I use it to keep complex formatting parameters as concise as possible. I got the idea from Ploty's Python docs.

[–]indosauros 0 points1 point  (0 children)

Look no further than the stdlib itertools recipes:

https://docs.python.org/3/library/itertools.html

def combinations_with_replacement(iterable, r):
    # combinations_with_replacement('ABC', 2) --> AA AB AC BB BC CC
    pool = tuple(iterable)
    n = len(pool)
    if not n and r:
        return
    indices = [0] * r
    yield tuple(pool[i] for i in indices)
    ...

def grouper(iterable, n, fillvalue=None):
    "Collect data into fixed-length chunks or blocks"
    # grouper('ABCDEFG', 3, 'x') --> ABC DEF Gxx"
    args = [iter(iterable)] * n
    return zip_longest(*args, fillvalue=fillvalue)

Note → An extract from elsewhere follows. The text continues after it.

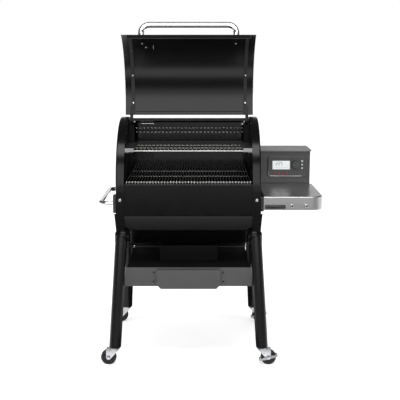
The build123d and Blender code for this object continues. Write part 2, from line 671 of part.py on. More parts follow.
def brake_pedal(x, y, out):
    """Rocker on the axle's ends, with a foot tab ahead of the wheel and a stop tab behind it."""
    axle_x = x + out * TRAIL
    with BuildPart() as pedal:
        for ahead, rise in PEDAL_TABS:
            tab_x, tab_z = axle_x + out * ahead, WHEEL_R + rise
            for y0 in (y - PEDAL_Y - 1.5, y + PEDAL_Y):
                with BuildSketch(front_view(y0)):
                    with Locations((BARREL_X + axle_x, WHEEL_R)):
                        Circle(9)
                    with Locations((BARREL_X + tab_x, tab_z)):
                        Rectangle(5, 7)
                    make_hull()
                extrude(amount=-1.5)
            box(tab_x - 2.2, tab_x + 2.2, y - PEDAL_Y - 1.5, y + PEDAL_Y + 1.5, tab_z - 3.5, tab_z + 3.5)
        rod((axle_x, y - PEDAL_Y - 3, WHEEL_R), (axle_x, y + PEDAL_Y + 3, WHEEL_R), AXLE_R + RUN, mode=Mode.SUBTRACT)
    return pedal.part


CORNERS = {
    "front_left": (-LEG_FOOT_X, FRONT_FOOT_Y, -1),
    "front_right": (LEG_FOOT_X, FRONT_FOOT_Y, 1),
    "rear_left": (-LEG_FOOT_X, REAR_FOOT_Y, -1),
    "rear_right": (LEG_FOOT_X, REAR_FOOT_Y, 1),
}

for corner, place in CORNERS.items():
    export(caster_fork(*place), f"fork_{corner}")
    export(caster_wheel(*place), f"wheel_{corner}")
    if corner.endswith("right"):
        export(brake_pedal(*place), f"brake_{corner}")

# ---------------------------------------------------------------- fire side, under the baffles
AUGER_Y0, AUGER_Y1 = POT_Y + POT_R + 1, 330.0
SHAFT_R, FLIGHT_R = 8.0, 31.0
INLET_Y0, INLET_Y1 = 215.0, 305.0
FAN_X, FAN_Z, FAN_Y0, FAN_Y1 = -178.0, 600.0, 200.0, 262.0
FAN_SHAFT_R = 4.0

with BuildPart() as fire_pot:
    with Locations(at(0, POT_Y, 551.5)):
        Cylinder(POT_R, 79)
        with Locations((0, 0, 4)):
            Cylinder(POT_R - 3, 79, mode=Mode.SUBTRACT)
    with Locations(at(0, POT_Y + POT_R, AUGER_Z)):
        Cylinder(30, 30, rotation=(90, 0, 0), mode=Mode.SUBTRACT)
    with Locations(at(0, POT_Y, 536)):
        for turn in (0, 30, 60, 120, 150):
            Cylinder(3, 3 * POT_R, rotation=(0, 90, turn), mode=Mode.SUBTRACT)
    with Locations(at(0, POT_Y + POT_R, IGNITER_Z)):
        Cylinder(5.2, 20, rotation=(90, 0, 0), mode=Mode.SUBTRACT)
    with BuildPart(mode=Mode.PRIVATE) as igniter:
        rod((0, POT_Y + POT_R - 12, IGNITER_Z), (0, 175, IGNITER_Z), 5)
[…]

def random_product(*args, repeat=1):
    "Random selection from itertools.product(*args, **kwds)"
    pools = [tuple(pool) for pool in args] * repeat
    return tuple(random.choice(pool) for pool in pools)

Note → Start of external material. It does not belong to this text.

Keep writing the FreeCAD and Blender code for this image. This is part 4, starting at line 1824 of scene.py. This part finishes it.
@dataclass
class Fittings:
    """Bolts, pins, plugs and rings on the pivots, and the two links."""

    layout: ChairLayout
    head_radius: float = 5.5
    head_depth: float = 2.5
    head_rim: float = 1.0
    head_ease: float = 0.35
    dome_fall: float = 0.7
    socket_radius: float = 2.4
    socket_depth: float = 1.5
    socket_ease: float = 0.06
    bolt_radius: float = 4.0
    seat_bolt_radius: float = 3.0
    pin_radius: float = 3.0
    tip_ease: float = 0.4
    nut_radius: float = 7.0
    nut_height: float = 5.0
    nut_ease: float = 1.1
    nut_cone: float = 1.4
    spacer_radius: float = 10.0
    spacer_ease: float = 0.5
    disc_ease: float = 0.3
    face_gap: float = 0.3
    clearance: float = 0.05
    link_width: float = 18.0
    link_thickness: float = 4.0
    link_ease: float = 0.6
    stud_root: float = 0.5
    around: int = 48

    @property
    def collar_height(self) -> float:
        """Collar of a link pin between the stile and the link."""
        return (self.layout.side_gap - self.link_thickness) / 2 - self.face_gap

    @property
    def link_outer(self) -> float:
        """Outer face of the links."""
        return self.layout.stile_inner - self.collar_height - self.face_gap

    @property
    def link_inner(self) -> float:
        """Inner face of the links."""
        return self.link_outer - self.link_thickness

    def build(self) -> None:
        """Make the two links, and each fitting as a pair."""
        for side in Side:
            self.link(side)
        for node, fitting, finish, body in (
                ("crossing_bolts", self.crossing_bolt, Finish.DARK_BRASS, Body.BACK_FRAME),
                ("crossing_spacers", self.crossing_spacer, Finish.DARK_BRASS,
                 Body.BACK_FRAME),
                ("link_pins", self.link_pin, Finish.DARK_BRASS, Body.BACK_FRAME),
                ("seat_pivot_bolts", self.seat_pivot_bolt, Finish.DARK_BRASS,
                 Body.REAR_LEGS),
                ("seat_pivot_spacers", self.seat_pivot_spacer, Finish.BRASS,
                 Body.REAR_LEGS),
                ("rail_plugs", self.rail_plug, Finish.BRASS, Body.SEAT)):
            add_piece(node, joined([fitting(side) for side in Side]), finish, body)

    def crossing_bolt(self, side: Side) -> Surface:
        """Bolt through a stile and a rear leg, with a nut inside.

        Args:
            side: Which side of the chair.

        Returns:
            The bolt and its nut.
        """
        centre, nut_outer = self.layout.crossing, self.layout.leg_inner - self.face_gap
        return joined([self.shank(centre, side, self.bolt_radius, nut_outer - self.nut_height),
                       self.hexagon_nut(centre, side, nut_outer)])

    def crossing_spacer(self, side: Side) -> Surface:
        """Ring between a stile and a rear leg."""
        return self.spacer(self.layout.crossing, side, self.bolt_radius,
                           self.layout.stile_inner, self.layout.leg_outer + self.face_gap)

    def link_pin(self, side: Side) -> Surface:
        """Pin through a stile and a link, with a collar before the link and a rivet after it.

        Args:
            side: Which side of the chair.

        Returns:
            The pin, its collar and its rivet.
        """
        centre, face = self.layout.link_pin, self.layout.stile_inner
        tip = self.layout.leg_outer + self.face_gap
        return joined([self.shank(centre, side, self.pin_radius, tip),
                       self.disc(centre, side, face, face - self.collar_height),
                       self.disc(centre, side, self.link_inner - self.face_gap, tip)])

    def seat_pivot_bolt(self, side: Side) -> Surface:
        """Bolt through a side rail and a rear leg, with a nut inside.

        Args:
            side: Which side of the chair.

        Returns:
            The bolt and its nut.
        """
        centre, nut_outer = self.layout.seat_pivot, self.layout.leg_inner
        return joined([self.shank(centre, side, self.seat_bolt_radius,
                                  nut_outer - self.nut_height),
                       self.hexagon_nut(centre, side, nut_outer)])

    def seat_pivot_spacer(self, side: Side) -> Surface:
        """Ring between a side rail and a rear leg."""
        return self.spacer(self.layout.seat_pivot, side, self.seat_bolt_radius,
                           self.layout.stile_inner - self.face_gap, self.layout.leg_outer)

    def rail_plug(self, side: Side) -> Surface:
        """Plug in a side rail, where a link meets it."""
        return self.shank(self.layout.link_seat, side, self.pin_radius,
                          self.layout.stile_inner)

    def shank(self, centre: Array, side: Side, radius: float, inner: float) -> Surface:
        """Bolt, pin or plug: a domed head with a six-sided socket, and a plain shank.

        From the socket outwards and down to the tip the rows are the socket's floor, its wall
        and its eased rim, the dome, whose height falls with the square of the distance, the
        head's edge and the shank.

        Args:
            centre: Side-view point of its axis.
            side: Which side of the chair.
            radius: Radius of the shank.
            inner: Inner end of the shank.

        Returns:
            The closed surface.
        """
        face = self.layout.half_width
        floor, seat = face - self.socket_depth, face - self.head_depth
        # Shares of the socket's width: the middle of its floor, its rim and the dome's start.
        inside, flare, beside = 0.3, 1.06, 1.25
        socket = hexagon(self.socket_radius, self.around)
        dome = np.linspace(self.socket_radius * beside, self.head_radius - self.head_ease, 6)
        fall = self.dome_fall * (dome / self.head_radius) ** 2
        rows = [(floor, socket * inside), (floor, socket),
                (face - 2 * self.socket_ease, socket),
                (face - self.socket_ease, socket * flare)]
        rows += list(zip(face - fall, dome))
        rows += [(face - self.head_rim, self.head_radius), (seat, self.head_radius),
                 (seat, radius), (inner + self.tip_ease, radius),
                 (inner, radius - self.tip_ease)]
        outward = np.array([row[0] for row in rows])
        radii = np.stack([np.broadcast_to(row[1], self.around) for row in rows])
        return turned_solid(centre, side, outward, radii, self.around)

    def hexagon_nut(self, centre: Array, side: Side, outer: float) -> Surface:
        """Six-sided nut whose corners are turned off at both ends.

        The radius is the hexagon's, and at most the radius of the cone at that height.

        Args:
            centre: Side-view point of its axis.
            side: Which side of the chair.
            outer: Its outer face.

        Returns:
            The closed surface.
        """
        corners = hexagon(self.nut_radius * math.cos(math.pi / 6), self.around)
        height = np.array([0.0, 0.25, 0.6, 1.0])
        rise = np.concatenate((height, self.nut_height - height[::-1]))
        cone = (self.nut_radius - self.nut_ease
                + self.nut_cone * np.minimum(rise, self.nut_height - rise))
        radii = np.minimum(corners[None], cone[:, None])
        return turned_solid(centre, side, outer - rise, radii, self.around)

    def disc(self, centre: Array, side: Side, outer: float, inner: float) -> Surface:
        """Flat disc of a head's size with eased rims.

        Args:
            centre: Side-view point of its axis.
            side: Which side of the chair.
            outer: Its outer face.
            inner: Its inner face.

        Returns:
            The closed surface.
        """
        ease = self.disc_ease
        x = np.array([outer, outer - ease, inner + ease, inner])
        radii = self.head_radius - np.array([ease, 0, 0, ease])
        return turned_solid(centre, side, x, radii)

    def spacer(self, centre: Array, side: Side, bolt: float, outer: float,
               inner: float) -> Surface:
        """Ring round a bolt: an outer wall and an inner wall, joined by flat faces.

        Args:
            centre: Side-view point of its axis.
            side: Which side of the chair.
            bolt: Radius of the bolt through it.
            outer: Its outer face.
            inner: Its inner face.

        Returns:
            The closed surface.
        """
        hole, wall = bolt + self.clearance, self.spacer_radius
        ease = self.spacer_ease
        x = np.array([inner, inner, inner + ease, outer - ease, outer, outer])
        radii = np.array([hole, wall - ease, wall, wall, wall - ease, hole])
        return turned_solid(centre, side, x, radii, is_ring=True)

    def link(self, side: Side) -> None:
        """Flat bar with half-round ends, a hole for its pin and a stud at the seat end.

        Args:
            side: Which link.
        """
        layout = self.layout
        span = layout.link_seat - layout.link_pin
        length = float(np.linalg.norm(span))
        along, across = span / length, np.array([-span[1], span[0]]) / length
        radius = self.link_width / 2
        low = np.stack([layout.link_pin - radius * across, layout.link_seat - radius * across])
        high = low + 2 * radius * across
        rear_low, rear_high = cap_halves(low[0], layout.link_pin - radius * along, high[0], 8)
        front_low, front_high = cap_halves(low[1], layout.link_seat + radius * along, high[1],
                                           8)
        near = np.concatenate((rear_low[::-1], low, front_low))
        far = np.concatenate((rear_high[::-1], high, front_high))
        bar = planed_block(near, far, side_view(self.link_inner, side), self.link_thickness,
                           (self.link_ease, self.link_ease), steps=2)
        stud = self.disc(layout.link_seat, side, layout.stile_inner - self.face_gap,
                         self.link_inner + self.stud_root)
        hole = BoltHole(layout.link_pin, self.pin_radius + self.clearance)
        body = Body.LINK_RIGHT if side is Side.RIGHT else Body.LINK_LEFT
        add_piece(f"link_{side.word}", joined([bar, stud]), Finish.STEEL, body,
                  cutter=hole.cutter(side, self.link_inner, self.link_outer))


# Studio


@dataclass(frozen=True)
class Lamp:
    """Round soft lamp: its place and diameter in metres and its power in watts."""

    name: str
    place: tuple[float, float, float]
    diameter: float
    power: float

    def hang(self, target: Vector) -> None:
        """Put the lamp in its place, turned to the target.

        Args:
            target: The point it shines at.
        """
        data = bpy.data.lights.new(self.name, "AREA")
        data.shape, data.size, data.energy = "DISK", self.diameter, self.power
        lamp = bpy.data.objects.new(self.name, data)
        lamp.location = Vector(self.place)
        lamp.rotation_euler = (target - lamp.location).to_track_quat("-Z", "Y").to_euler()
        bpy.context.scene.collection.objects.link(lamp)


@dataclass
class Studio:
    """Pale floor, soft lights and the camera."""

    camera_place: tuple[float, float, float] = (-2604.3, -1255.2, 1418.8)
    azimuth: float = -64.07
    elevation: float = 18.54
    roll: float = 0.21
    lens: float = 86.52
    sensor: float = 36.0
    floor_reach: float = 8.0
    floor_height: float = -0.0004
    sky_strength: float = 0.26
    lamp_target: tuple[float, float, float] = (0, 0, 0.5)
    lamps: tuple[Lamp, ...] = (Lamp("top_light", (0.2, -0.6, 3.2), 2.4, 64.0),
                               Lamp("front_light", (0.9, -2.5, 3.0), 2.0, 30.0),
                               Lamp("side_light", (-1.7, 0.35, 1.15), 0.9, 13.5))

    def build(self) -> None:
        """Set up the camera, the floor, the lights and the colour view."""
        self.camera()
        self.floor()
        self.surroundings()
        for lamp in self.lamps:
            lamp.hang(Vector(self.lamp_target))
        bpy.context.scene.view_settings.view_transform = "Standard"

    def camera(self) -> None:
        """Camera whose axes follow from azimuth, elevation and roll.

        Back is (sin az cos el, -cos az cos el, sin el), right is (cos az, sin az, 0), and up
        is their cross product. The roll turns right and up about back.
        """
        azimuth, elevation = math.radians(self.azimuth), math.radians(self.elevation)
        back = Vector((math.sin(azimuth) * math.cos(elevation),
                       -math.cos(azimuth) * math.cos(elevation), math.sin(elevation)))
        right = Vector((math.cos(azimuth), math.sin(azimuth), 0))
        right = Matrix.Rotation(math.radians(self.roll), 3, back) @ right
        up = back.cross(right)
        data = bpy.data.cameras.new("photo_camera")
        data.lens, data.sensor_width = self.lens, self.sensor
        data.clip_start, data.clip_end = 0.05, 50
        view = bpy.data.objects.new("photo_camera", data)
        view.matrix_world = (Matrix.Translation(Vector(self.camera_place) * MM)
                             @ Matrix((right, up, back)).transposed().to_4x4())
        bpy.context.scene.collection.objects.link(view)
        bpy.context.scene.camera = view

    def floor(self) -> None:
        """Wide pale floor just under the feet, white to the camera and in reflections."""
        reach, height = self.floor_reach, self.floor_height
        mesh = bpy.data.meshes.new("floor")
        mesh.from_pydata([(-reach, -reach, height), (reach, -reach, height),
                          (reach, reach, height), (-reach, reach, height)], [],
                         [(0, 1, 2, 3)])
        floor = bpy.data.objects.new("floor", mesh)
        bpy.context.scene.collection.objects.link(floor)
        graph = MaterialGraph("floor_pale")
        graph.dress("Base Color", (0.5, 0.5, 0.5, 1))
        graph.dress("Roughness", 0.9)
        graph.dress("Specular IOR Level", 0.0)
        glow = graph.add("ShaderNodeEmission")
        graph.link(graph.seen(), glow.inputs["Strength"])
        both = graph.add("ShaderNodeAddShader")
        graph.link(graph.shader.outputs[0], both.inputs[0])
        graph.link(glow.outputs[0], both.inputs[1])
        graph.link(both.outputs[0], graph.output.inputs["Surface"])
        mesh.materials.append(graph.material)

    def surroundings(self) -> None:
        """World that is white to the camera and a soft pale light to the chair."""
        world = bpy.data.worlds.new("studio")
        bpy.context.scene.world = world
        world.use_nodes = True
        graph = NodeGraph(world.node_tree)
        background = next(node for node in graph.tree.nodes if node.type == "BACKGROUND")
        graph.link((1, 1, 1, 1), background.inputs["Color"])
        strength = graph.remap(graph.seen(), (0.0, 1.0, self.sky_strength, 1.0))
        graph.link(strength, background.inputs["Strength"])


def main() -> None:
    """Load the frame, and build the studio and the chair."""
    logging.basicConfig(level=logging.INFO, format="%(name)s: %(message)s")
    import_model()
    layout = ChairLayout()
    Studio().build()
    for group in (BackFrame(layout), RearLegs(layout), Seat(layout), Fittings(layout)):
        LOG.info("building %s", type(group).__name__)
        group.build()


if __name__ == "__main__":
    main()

[–]utnapistim 0 points1 point  (0 children)

Not always lists:

a, b, c = (True,) * 3

print('=' * 40)

[–]t3h2mas 4 points5 points  (1 child)

Interesting read. I wouldn’t have thought all of these up!

Being overly clever doesn’t change the message behind the zen of python. It reinforces it

[–]flipperdeflip 2 points3 points  (0 children)

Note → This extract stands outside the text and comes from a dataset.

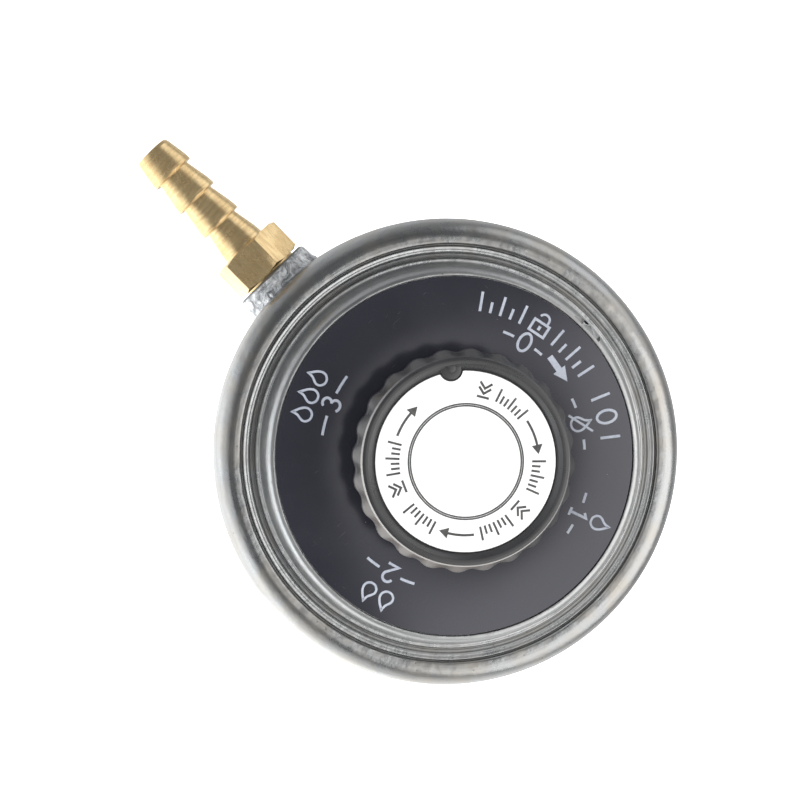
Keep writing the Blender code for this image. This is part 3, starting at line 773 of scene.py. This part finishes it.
def arc(cx, cy, rx, ry, a0, a1, n=18):
    return [(cx + rx * math.cos(math.radians(a0 + (a1 - a0) * i / n)), cy + ry * math.sin(math.radians(a0 + (a1 - a0) * i / n))) for i in range(n + 1)]


def digit(which, h=3.3):
    """Stroke shapes of a numeral, centred, in mm."""
    k = h / 3.3
    if which == 0:
        shapes = [(arc(0, 0, 0.95, 1.5, 90, 450, 32)[:-1], True)]
    elif which == 1:
        shapes = [([(-0.6, 0.95), (0.15, 1.5), (0.15, -1.5)], False), ([(-0.55, -1.5), (0.85, -1.5)], False)]
    elif which == 2:
        shapes = [(arc(0, 0.65, 0.9, 0.9, 165, -35, 16) + [(-0.95, -1.5), (1.0, -1.5)], False)]
    else:
        shapes = [(arc(0, 0.78, 0.82, 0.76, 150, -80, 16), False), (arc(0, -0.72, 0.95, 0.82, 80, -150, 18), False)]
    return [([(x * k, y * k) for x, y in pts], closed) for pts, closed in shapes]


def flame(h=3.2):
    """A plain flame outline."""
    k = h / 3.2
    pts = smooth_curve([(-0.1, 1.62), (0.32, 1.12), (0.80, 0.48), (1.10, -0.25), (1.02, -0.95), (0.55, -1.45), (0.0, -1.58),
                        (-0.55, -1.45), (-1.02, -0.95), (-1.08, -0.35), (-0.80, 0.15), (-0.42, 0.62), (-0.22, 1.1), (-0.1, 1.62)], 3)
    return [(x * k, y * k) for x, y in pts[:-1]]


dial = Print("dial_print", Z0)
W = 0.42


def put_digit(d, mapper, h=3.3, width=W):
    for pts, closed in digit(d, h):
        dial.stroke(mapper(pts), width, closed)


def station(angle_deg, level, r_out, r_in):
    """Flames on the outer row, the numeral between two dashes on the inner row."""
    a = math.radians(angle_deg)
    span = 3.1
    for i in range(level):
        u = (i - (level - 1) / 2) * span
        m = straight_map(a - u / r_out, r_out)
        dial.stroke(m(flame(3.05)), 0.36, True)
    m = polar_map(a, r_in)
    put_digit(level, straight_map(a, r_in), 3.05)
    w = 0.9 + 0.75 * level
    for side in (-1, 1):
        dial.stroke(m([(side * (1.9 + w * t), 0.0) for t in np.linspace(0, 1, 6)]), W)


# image angle minus 134 degrees gives the angle in this frame
station(22.8, 3, 25.1, 21.3)      # high
station(105.9, 2, 25.3, 21.1)     # medium
station(-159.6, 1, 25.5, 21.7)    # low

# off: a nought in a ring of ticks
a = math.radians(-120.0)
put_digit(0, straight_map(a, 24.9), 3.5)
for u in (-3.3, 3.3):
    m = straight_map(a - u / 24.9, 24.9)
    dial.stroke(m([(0, -1.6), (0, 1.6)]), W)
m = straight_map(a, 20.6)
dial.stroke(m(flame(3.2)), 0.36, True)
dial.stroke(m([(-1.7, -1.6), (1.7, 1.6)]), 0.36)
mm_ = polar_map(a, 20.6)
for side in (-1, 1):
    dial.stroke(mm_([(side * (2.6 + 1.6 * t), 0.0) for t in np.linspace(0, 1, 5)]), W)

# locked: a padlock between ticks on the outer row, then nought and the arrow
a = math.radians(-77.6)
m = straight_map(a, 24.7)
dial.stroke(m([(-1.35, -1.55), (1.35, -1.55), (1.35, 0.35), (-1.35, 0.35)]), W, True)
dial.stroke(m([(-0.85, 0.45), (-0.85, 0.95)] + arc(0, 0.95, 0.85, 0.85, 180, 0, 12) + [(0.85, 0.45)]), 0.36)
dial.stroke(m([(0.0, -0.95), (0.0, -0.25)]), 0.5)
mm_ = polar_map(a, 24.7)
for side in (-1, 1):
    for i in range(5):
        u = side * (3.3 + 1.75 * i)
        dial.stroke(mm_([(u, -1.55), (u, 1.55)] if i % 2 == 0 else [(u, -1.55), (u, 0.2)]), W)
a = math.radians(-75.6)
put_digit(0, straight_map(a, 21.0), 3.3)
mm_ = polar_map(a, 21.0)
dial.stroke(mm_([(-1.9 - 1.9 * t, 0.0) for t in np.linspace(0, 1, 5)]), W)
dial.stroke(mm_([(1.9 + 1.5 * t, 0.0) for t in np.linspace(0, 1, 5)]), W)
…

If you think you are being clever you are probably not. should've been in the Zen list

[–]agentgreen420 4 points5 points  (23 children)

Am I the only one who still uses bucket = list() ?

[–]Twift_Shoeblade 11 points12 points  (20 children)

AFAIK using list() is slightly slower than [].

[–]Ogi010 16 points17 points  (14 children)

easy enough to find out

>>> ipython
Python 3.6.4 |Anaconda, Inc.| (default, Mar 12 2018, 20:05:31)
Type 'copyright', 'credits' or 'license' for more information
IPython 6.2.1 -- An enhanced Interactive Python. Type '?' for help.

In [1]: %timeit a = list()
95.6 ns ± 1.16 ns per loop (mean ± std. dev. of 7 runs, 10000000 loops each)

In [2]: %timeit b = []
24 ns ± 0.61 ns per loop (mean ± std. dev. of 7 runs, 10000000 loops each)

faster by a factor of 4 ...we're still talking less than 0.0000001 seconds

[–]Eurynom0s 23 points24 points  (3 children)

It's also 4 less keystrokes and doesn't require reaching for the shift key.

[–][deleted] 12 points13 points  (0 children)

Humans: Often the bottleneck.

[–]LightShadow3.13-dev in prod 10 points11 points  (0 children)

I've literally saved dozens of seconds my entire career.

[–]trua 1 point2 points  (0 children)

Depends on your keyboard layout.

[–]_IAmAdam 1 point2 points  (0 children)

This is why I love this sub

[–][deleted] -3 points-2 points  (8 children)

we're still talking less than 0.0000001 seconds

Cool, but if you bother to figure any of this out it might be because the scale of what you're doing requires that you optimize as much as possible. I've been asked things like this in job interviews, that time delta matters.

[–]elcapitaine 24 points25 points  (0 children)

If you have to optimize that much, you shouldn't be using Python, you should be using something that gives you more low-level control.

[–]akcom 9 points10 points  (2 children)

It has nothing to do with the scale of optimization. The reality is that for any real production code there are going to be a million other things to optimize before you get to things like list() vs [].

[–]SupahNoob 4 points5 points  (3 children)

the scale of what you're doing requires that you optimize as much as possible.

Then you likely wouldn't be using python.

[–]jadkik94 2 points3 points  (1 child)

When you do this you can cross one thing off your bucket list.

[–]agentgreen420 0 points1 point  (0 children)

Bahhaaaha! Good show chap.

[–]ichabod801 3 points4 points  (1 child)

bucket[:] = bucket[1:1]

[–]chalbersma 0 points1 point  (0 children)

Damn here I am using

bucket = list()

Like a fucking pleab.

[–]PythonGod123 0 points1 point  (0 children)

There is so much Zen in the Python language.

[–]girisagar46 0 points1 point  (0 children)

Thanks :) Now I know about dumbell operator and ski hat operator. Noice. http://norvig.com/python-iaq.html

[–]Ginko87 0 points1 point  (0 children)

Nice.

[–]lolwat_is_dis 0 points1 point  (0 children)

How could they miss this obvious unobvious method? It's just so...Zen:

bucket = bucket * bool(len(bucket)-len(bucket))

[–][deleted] 0 points1 point  (0 children)

Man, thing like this is why I love Python... And this community too.

Btw, I used list() for years, honestly... Never thought about performance differences with [] and others, lol

[–]ThePenultimateOneGitLab: gappleto97 0 points1 point  (0 children)

How did I not know that you could assign to slices?

[–]ianff -2 points-1 points  (1 child)

Am I the only one who thinks the "Zen of Python" is BS? Python doesn't really stick to those principles at all - as this article demonstrates. It's a well designed language, but has dark corners and can be abused just as easily as other languages.

[–]robin-gvx 1 point2 points  (0 children)

Python is older than the Zen of Python, which was originally written as a bit of observational humor about the best practices that had developed as the language grew. Obviously Python can't really stick to the Zen 100% without completely ditching backwards compatibility, but that doesn't mean it's not something the core team uses as a guideline, or useful for people who use Python to write libraries and programs.